Boies Schiller’s new opposition brief posits several counterarguments, including Halliburton’s concession in the lower courts that its shares trade in an efficient market. The Supreme Court should not give Halliburton a chance to assert at this very late stage of the litigation a defense it raised for the first time on remand from the Supreme Court, investors said. And more fundamentally, they argued, “The fraud-on-the-market presumption, adopted by this court in Basic, has been repeatedly endorsed by this court, Congress, the SEC, and the (Justice Department) and enjoys widespread support among economists,” the opposition brief said. “This court should decline Halliburton’s invitation to abandon 25 years of established precedent and eliminate or hamstring the ability of private parties to bring securities fraud actions.” Congress specifically refused to undo Basic when it reformed securities class action rules in 1995, the brief said. The Supreme Court should defer to Congress and leave well enough alone.

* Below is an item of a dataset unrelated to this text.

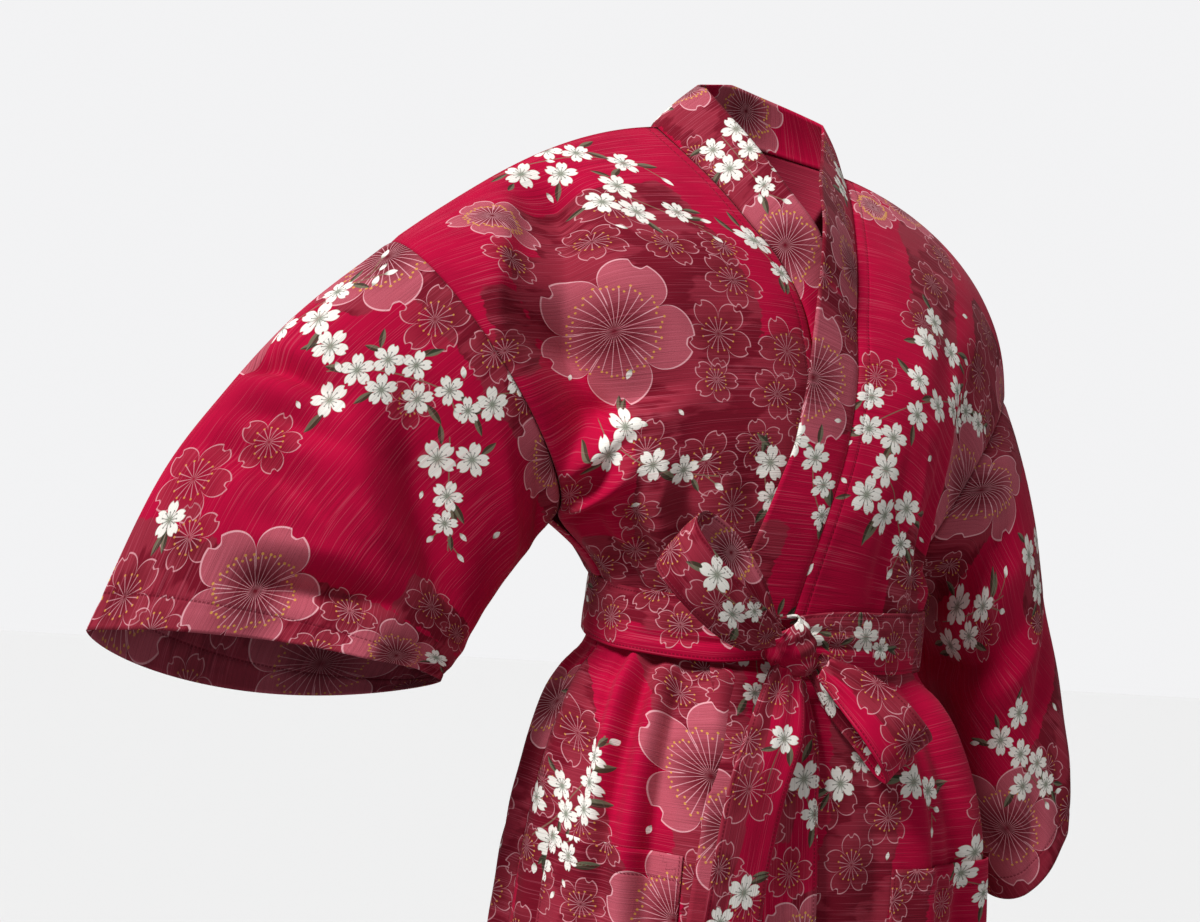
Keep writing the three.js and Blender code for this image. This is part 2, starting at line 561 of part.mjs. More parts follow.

Neither side disputes that securities class action defendants can rebut Basic’s presumption of reliance in a summary judgment motion or at trial. Basic applies only to class certification. But as the justices have discussed in their class action decisions in recent years, class certification is a crucial turning point in class action litigation. Blocking certification is just about the last chance defendants have to avert a settlement, since they’re almost never willing to risk class action trials.

Interestingly, the first amicus brief I’ve seen in the Halliburton case, filed Monday by DRI – The Voice of the Defense Bar, does not call for Basic to be undone. DRI argues instead that the 5th Circuit’s class certification ruling, which supposedly ignored Halliburton’s price impact evidence, would turn Basic’s rebuttable presumption of reliance into an irrebuttable presumption. I’m eager to see whether other amici go further than DRI and join Halliburton’s plea for the end of Basic.

(This post has been corrected. An earlier version incorrectly reported that Justice Samuel Alito dissented in Amgen.)